ALLEGANY, N.Y. — They'd barely arrived on campus at St. Bonaventure University, but already the new students were talking about hooking up.
Administrators didn't mind. In fact, they'd encouraged — even required — it to comply with a new state law meant to prevent sex assaults on campuses.
At colleges elsewhere, students watched skits about sex, saw videos on YouTube, had face-to-face sessions at orientation and clicked through online courses for what has become one of the earliest lessons of college life: That only "yes" — not silence or a lack of resistance — is the cue for sex.
In July, New York became the second state, after California, to write the affirmative consent standard into law for campuses. But it's becoming the norm at colleges around the country that are under the same pressure to reduce and better handle sexual assault cases.
"When they hear the specifics — that it's about checking in all along the way: 'Is this OK?' 'Are you interested in this?' 'Does this feel good?' — that's not that unreasonable for people," said speaker Cindy Pierce, who is hired by colleges to deliver the message.
New York's "Enough is Enough" legislation, passed with the help of star power from Whoopi Goldberg and Lady Gaga, also gives bystanders who report assaults amnesty from drug or alcohol violations and creates a Students Bill of Rights guaranteeing victims the ability to report assaults and access services.
But it's the uniform definition of affirmative consent that has students recalling comedian Dave Chappelle's "Love Contract" skit where he pulls a clipboard from the nightstand and instructs a woman to "Just sign here and here."
"We get very frequently that bit where you've got to get a notarized contract," said Kelly Ristow, who was brought in by St. Bonaventure to deliver the humour-infused "The Hook-Up: When it's Hot and When it's Not," which made clear the difference between consensual sex and rape.
"It definitely cleared up some of the blurred lines," 18-year-old Rachel Taylor of Erie, Pennsylvania, said on her way out of the Saturday afternoon sessions at St. Bonaventure.
Other schools have shown students YouTube videos, including one by Blue Seat Studios with stick figures and a cup of tea analogy.

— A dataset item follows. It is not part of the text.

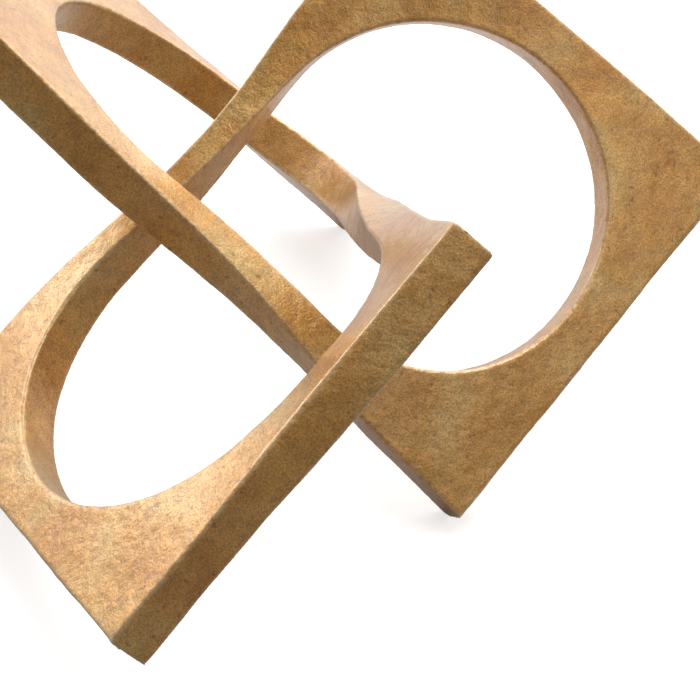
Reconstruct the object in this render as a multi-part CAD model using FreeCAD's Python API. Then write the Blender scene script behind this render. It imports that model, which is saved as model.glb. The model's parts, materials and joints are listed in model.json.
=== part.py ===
import FreeCAD, Part
import math
import os

# A knot sculpture: one endless rectangular bar, tied in a trefoil with nine square corners.
# Each lobe of the knot has a low, an outer and a high corner round one large round hole, and a
# twisted arm leads from its high corner to the low corner of the next lobe.
# Every corner is one casting that ends halfway along its two sides, where a steel dowel joins it
# to its neighbour. Lengths are in millimetres, angles in degrees. +Z is up.

# The bar
bar_width = 20.5
bar_thickness = 20.0
hole_radius = 74.6
edge_round = 1.6

# Where the corners stand round the knot's upright axis
outer_reach = 206.0
inner_reach = 125.0
corner_rise = 87.0
corner_spread_angle = 53.4
lobe_turn = -120.0
knot_heading = 14.0

# The steel dowels in the joints, and the flats ground under the three low corners
dowel_radius = 4.0
dowel_length = 32.0
dowel_chamfer = 0.6
dowel_clearance = 0.05
dowel_end_room = 0.5
foot_cut = 3.0

# The knot was set up by eye, so each corner stands a little off its true place: outwards,
# sideways and upwards, in shares of a lobe's side.
LOBES = ("right", "front", "left")
CORNERS = ("low", "outer", "high")
SET_OFF_SHARES = {
    "right": {"low": (-0.07, 0.01, 0.025), "outer": (-0.05, 0.03, 0.005), "high": (-0.06, -0.01, 0.05)},
    "front": {"low": (0.12, -0.045, 0.06), "outer": (0.045, 0.165, -0.10), "high": (0.0, 0.015, 0.0)},
    "left": {"low": (-0.035, -0.025, -0.055), "outer": (0.005, -0.175, 0.015), "high": (0.08, -0.06, -0.025)},
}

# How far the outer wall of a lobe's arm is drawn in at its waist, in shares of the bar's width
WAIST_SHARES = {"right": 0.4, "front": 0.0, "left": 0.2}

# How a half bar's sections are spread over its round part and over its straight part
ROUND_SHARES = (1.0, 0.8, 0.6, 0.4, 0.2)
STRAIGHT_SHARES = (0.0, 0.25, 0.5, 0.75, 1.0)
wall_degree = 3

lobe_side = 2 * (bar_width + hole_radius)
half_thickness = bar_thickness / 2
overrun = outer_reach * 2
hair = edge_round / 100
measure_step = edge_round / 30

UP = FreeCAD.Vector(0, 0, 1)
ALONG = FreeCAD.Vector(1, 0, 0)


def corner_places():
    """The nine outer corners, on the middle of the bar's thickness, in the order of the loop."""
    true_places = {
        "low": (inner_reach, -corner_spread_angle, -corner_rise),
        "outer": (outer_reach, 0, 0),
        "high": (inner_reach, corner_spread_angle, corner_rise),
    }
    places = []
    for index, lobe in enumerate(LOBES):
        outwards = FreeCAD.Rotation(UP, index * lobe_turn).multVec(ALONG)
        sideways = UP.cross(outwards)
        for corner in CORNERS:
            reach, spread, height = true_places[corner]
            out_share, side_share, up_share = SET_OFF_SHARES[lobe][corner]
            place = FreeCAD.Rotation(UP, index * lobe_turn + spread).multVec(ALONG) * reach
            place = place + UP * height + outwards * (out_share * lobe_side)
            places.append(place + sideways * (side_share * lobe_side) + UP * (up_share * lobe_side))
    return places


def side_way(places, index):
    """The direction of the side that leaves a corner."""
    return (places[(index + 1) % len(places)] - places[index]).normalize()


def corner_face(places, index):
    """The direction square to the flat of a corner."""
    return side_way(places, index - 1).cross(side_way(places, index)).normalize()


def low_point(places, index):
    """The lower end of a corner's outer edge."""
    edge = corner_face(places, index) * half_thickness
    ends = (places[index] - edge, places[index] + edge)
    return min(ends, key=lambda end: end.z)


def stand_up(places):
    """Turns and lowers the loop until z = 0 cuts its three low corners alike."""
    feet = [low_point(places, index * len(CORNERS)) for index in range(len(LOBES))]
    ground_normal = (feet[1] - feet[0]).cross(feet[2] - feet[0])
    if ground_normal.z < 0:
        ground_normal = ground_normal * -1
    turn = FreeCAD.Rotation(UP, knot_heading).multiply(FreeCAD.Rotation(ground_normal, UP))
    drop = -turn.multVec(feet[0]).z - foot_cut
    return [turn.multVec(place) + UP * drop for place in places]


class Side:
    """One side of the loop: where its outer wall runs and how it turns from corner to corner."""

    def __init__(self, places, index):
        following = (index + 1) % len(places)
        self.start = places[index]
        self.length = (places[following] - places[index]).Length
        self.way = side_way(places, index)
        self.face = corner_face(places, index)
        last_face = corner_face(places, following)
        self.turn = math.degrees(math.atan2(self.way.dot(self.face.cross(last_face)), self.face.dot(last_face)))
        lobe, corner = divmod(index, len(CORNERS))
        leads_on = CORNERS[corner] == "high"
        self.waist = WAIST_SHARES[LOBES[lobe]] * bar_width if leads_on else 0

    def face_at(self, distance, begin, end):
        """The direction square to the bar's face, which turns between two distances."""
        share = min(max((distance - begin) / (end - begin), 0), 1)
        eased = share * share * (3 - 2 * share)
        return FreeCAD.Rotation(self.way, self.turn * eased).multVec(self.face)

    def drawn_in(self, distance, begin, end):
        """How far the outer wall stands inside the straight line between its corners."""
        share = min(max((distance - begin) / (end - begin), 0), 1)
        return self.waist * math.sin(math.pi * share) ** 2


class Corner:
    """The round inside of one corner, kept within half of its shorter side."""

    def __init__(self, places, index):
        arriving = places[index] - places[index - 1]
        leaving = places[(index + 1) % len(places)] - places[index]
        self.half_turn = arriving.getAngle(leaving) / 2
        shorter = min(arriving.Length, leaving.Length) / 2
        self.radius = min(hole_radius, shorter / math.tan(self.half_turn) - bar_width)
        self.centre_depth = bar_width + self.radius
        self.round_reach = self.centre_depth * math.tan(self.half_turn)
        self.flat_reach = self.round_reach - self.radius * math.sin(self.half_turn)


def bar_section(side, corners, reversed_side, outer_distance, inner_distance, depth, lean):
    """The bar's outline across one place, with softened edges. Distances start at one corner."""
    near, far = corners
    begin = near.flat_reach
    end = side.length - far.flat_reach
    spots = []
    for distance, inwards in ((outer_distance, 0), (inner_distance, depth)):
        if reversed_side:
            distance = side.length - distance
        inwards = max(inwards, side.drawn_in(distance, begin, end))
        face = side.face_at(distance, begin, end)
        base = side.start + side.way * distance + face.cross(side.way) * inwards
        spots.append((base + face * half_thickness, base - face * half_thickness))
    (outer_top, outer_bottom), (inner_top, inner_bottom) = spots
    ring = [outer_top, outer_bottom, inner_bottom, inner_top]
    softened = []
    for place in range(len(ring)):
        spot = ring[place]
        before = (ring[place - 1] - spot).normalize()
        after = (ring[(place + 1) % len(ring)] - spot).normalize()
        along_wall = edge_round / math.cos(lean) if place < 2 else edge_round
        back = edge_round if place % 2 else along_wall
        ahead = along_wall if place % 2 else edge_round
        bulge = (before * back + after * ahead) * (1 - math.sqrt(0.5))
        softened.append((spot + before * back, spot + bulge, spot + after * ahead))
    edges = []
    for place, (arrive, middle, leave) in enumerate(softened):
        following = softened[(place + 1) % len(softened)][0]
        edges.append(Part.Arc(arrive, middle, leave).toShape())
        edges.append(Part.LineSegment(leave, following).toShape())
    return Part.Wire(edges)


def half_bar(side, corners, reversed_side):
    """The walls of half a side, from the middle of a corner to the joint, and the joint's face."""
    corner = corners[1] if reversed_side else corners[0]
    sections = []
    for share in ROUND_SHARES:
        lean = corner.half_turn * share
        outer_distance = corner.round_reach - corner.centre_depth * math.tan(lean)
        inner_distance = corner.round_reach - corner.radius * math.sin(lean)
        depth = corner.centre_depth - corner.radius * math.cos(lean)
        sections.append(bar_section(side, corners, reversed_side, outer_distance, inner_distance, depth, lean))
    straight = side.length / 2 - corner.round_reach
    shares = STRAIGHT_SHARES if straight > bar_width else STRAIGHT_SHARES[-1:]
    for share in shares:
        distance = corner.round_reach + straight * share
        sections.append(bar_section(side, corners, reversed_side, distance, distance, bar_width, 0))
    walls = Part.makeLoft(sections, False, False, False, wall_degree)
    return walls.Faces + [Part.Face(sections[-1])]


def joint(side, corners):
    """The middle of the joint face halfway along a side, and the way the bar runs there."""
    middle = side.length / 2
    begin = corners[0].flat_reach
    end = side.length - corners[1].flat_reach
    inwards = side.face_at(middle, begin, end).cross(side.way)
    depth = (side.drawn_in(middle, begin, end) + bar_width) / 2
    return side.start + side.way * middle + inwards * depth, side.way


def dowel_bore(middle, direction):
    """The blind hole for a dowel's half, from a joint face into one casting."""
    radius = dowel_radius + dowel_clearance
    return Part.makeCylinder(radius, dowel_length / 2 + dowel_end_room, middle, direction)


def make_dowel(middle, direction):
    dowel = Part.makeCylinder(dowel_radius, dowel_length, middle - direction * (dowel_length / 2), direction)
    rims = [edge for edge in dowel.Edges if isinstance(edge.Curve, Part.Circle)]
    return dowel.makeChamfer(dowel_chamfer, rims)


def make_casting(arriving, arriving_corners, leaving, leaving_corners):
    """One corner of the knot: two half bars in one piece, bored for its two dowels."""
    walls = half_bar(arriving, arriving_corners, True) + half_bar(leaving, leaving_corners, False)
    skin = Part.makeCompound(walls)
    skin.sewShape()
    casting = Part.makeSolid(skin.Shells[0])
    if casting.Volume < 0:
        casting.reverse()
    middle, way = joint(arriving, arriving_corners)
    casting = casting.cut(dowel_bore(middle, way))
    middle, way = joint(leaving, leaving_corners)
    casting = casting.cut(dowel_bore(middle, way * -1))
    ground = Part.makeBox(overrun * 2, overrun * 2, overrun, FreeCAD.Vector(-overrun, -overrun, -overrun))
    return casting.cut(ground).Solids[0]


def make_knot():
    places = stand_up(corner_places())
    count = len(places)
    names = [lobe + "_" + corner + "_corner" for lobe in LOBES for corner in CORNERS]
    sides = [Side(places, index) for index in range(count)]
    corners = [Corner(places, index) for index in range(count)]
    ends = [(corners[index], corners[(index + 1) % count]) for index in range(count)]
    pieces = {}
    for index, name in enumerate(names):
        pieces[name] = make_casting(sides[index - 1], ends[index - 1], sides[index], ends[index])
        middle, way = joint(sides[index], ends[index])
        pieces[name.replace("_corner", "_dowel")] = make_dowel(middle, way)
        print(name, "side", round(sides[index].length, 1), "turns", round(sides[index].turn, 1))
    return pieces


def centre_on_floor(pieces):
    """Moves the knot sideways so that the middle of its box is over the origin."""
    spots = [spot for shape in pieces.values() for spot in shape.tessellate(measure_step)[0]]
    left, right = min(spot.x for spot in spots), max(spot.x for spot in spots)
    front, back = min(spot.y for spot in spots), max(spot.y for spot in spots)
    shift = FreeCAD.Vector(-(left + right) / 2, -(front + back) / 2, 0)
    for shape in pieces.values():
        shape.translate(shift)
    top = max(spot.z for spot in spots)
    print("box", round(right - left, 2), round(back - front, 2), round(top, 2))
    print("shift", round(shift.x, 3), round(shift.y, 3))


def say_feet(pieces):
    """Prints where the flats under the low corners lie."""
    for lobe in LOBES:
        for face in pieces[lobe + "_low_corner"].Faces:
            if abs(face.BoundBox.ZMax) < hair:
                middle = face.CenterOfMass
                print(lobe, "foot", round(middle.x, 2), round(middle.y, 2), "area", round(face.Area, 2))


knot = make_knot()
centre_on_floor(knot)
say_feet(knot)
os.makedirs("parts", exist_ok=True)
for node, solid in knot.items():
    print(node, len(solid.Solids), "solid", "valid", solid.isValid(), "volume", round(solid.Volume))
    solid.exportStep("parts/" + node + ".step")
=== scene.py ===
import bpy
import bmesh
import json
import math
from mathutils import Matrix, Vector
from mathutils.bvhtree import BVHTree

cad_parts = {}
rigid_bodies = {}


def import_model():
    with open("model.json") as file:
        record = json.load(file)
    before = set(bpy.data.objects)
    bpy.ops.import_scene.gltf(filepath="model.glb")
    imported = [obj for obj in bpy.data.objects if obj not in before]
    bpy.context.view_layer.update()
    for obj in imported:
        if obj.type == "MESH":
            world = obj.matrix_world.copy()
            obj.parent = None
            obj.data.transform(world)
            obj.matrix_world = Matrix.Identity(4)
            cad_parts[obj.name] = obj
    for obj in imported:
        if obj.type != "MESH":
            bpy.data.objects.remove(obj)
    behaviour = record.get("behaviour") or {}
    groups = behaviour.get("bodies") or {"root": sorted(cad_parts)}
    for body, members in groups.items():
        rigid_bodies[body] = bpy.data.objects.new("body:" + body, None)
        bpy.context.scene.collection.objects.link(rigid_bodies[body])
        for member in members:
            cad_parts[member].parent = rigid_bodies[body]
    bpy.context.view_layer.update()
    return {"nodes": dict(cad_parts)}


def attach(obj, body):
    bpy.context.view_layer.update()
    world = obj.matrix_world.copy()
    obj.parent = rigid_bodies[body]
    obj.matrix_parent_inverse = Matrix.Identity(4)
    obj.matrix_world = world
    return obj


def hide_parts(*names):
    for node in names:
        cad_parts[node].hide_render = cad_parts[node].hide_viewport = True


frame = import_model()


# The nine corner castings.
# Sand-cast aluminium bars, joined end to end on hidden dowels and ground flush, so that the knot
# looks like one endless bar. The skin is therefore made in one piece and then parted at the joints.

lobes = ("right", "front", "left")
corners = ("low", "outer", "high")
castings = [lobe + "_" + corner + "_corner" for lobe in lobes for corner in corners]


def pick(obj):
    bpy.ops.object.select_all(action="DESELECT")
    obj.select_set(True)
    bpy.context.view_layer.objects.active = obj


def copy_castings():
    """All nine castings as one object, and for each of its faces the casting that it came from."""
    copies = []
    owners = []
    for name in castings:
        pick(frame["nodes"][name])
        bpy.ops.object.duplicate()
        copy = bpy.context.view_layer.objects.active
        copies.append(copy)
        owners += [name] * len(copy.data.polygons)
    bpy.ops.object.select_all(action="DESELECT")
    for copy in copies:
        copy.select_set(True)
    bpy.context.view_layer.objects.active = copies[0]
    bpy.ops.object.join()
    skin = bpy.context.view_layer.objects.active
    skin.name = "knot_skin"
    return skin, owners


def apply(obj, kind, **values):
    pick(obj)
    change = obj.modifiers.new(kind, kind)
    for key, value in values.items():
        setattr(change, key, value)
    bpy.ops.object.modifier_apply(modifier=change.name)


def keep_outer_skin(obj):
    """Drops what the remesh leaves of the joint faces and bores inside the bar."""
    mesh = bmesh.new()
    mesh.from_mesh(obj.data)
    unseen = set(mesh.verts)
    islands = []
    while unseen:
        start = unseen.pop()
        island = [start]
        stack = [start]
        while stack:
            for edge in stack.pop().link_edges:
                for end in edge.verts:
                    if end in unseen:
                        unseen.remove(end)
                        island.append(end)
                        stack.append(end)
        islands.append(island)
    islands.sort(key=len)
    for island in islands[:-1]:
        bmesh.ops.delete(mesh, geom=island, context="VERTS")
    mesh.to_mesh(obj.data)
    mesh.free()
    return len(islands)


def cast_surface(name, size, depth):
    """A cloud texture for the uneven surface that sand leaves on a casting."""
    cloud = bpy.data.textures.new(name, "CLOUDS")
    cloud.noise_scale = size
    cloud.noise_depth = depth
    return cloud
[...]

"If they say "no, thank you," then don't make them tea. At all," the narrator wryly instructs. "Just don't make them tea. Don't make them drink tea. Don't get annoyed at them for not wanting tea. They just don't want tea, OK?"
Another video, from Campus Clarity, uses a cellphone scenario and innuendo — "Can I play with your game centre?" — to make the point.
"They're showing it to their students as a way to talk about sex without talking directly about sex," said Daniel Swinton, associate executive director of ATIXA, the Association of Title IX Administrators.
St. Bonaventure administrators say the trick is to make the message relevant to 18- to 22-year-olds, without it coming off as a lecture.
"Let's face it, young adults are very uncomfortable in verbally asking permission for sex. That's just something that doesn't come natural to them," said Rick Trietley, the university's vice-president for student affairs. "So we spend a lot of time talking them through that."
The New York law advanced by Gov. Andrew Cuomo requires all incoming students, athletes and student club officers to receive education that is reinforced during the year.
"Because of the coverage in the news, statewide and nationally, this has been a hot topic. I don't think anyone's surprised," said Dennis McDonald, Title IX compliance officer and vice-president for student affairs at the College of St. Rose in Albany. The school this year added an online sexual violence prevention course to its mandates for new students. "No parents are saying, 'Why are you doing this?'"
McDonald said the law has moved colleges to revisit and focus policies meant to curb assaults.
"It doesn't just occur in college," McDonald said, "but we have the opportunity in college because we have a captive audience."
After sitting through the St. Bonaventure session, 18-year-old Jacob Starowicz said it was a message worth hearing.
"If everybody else is to get this, I think they'd have a better idea of knowing what's right and what's wrong," he said.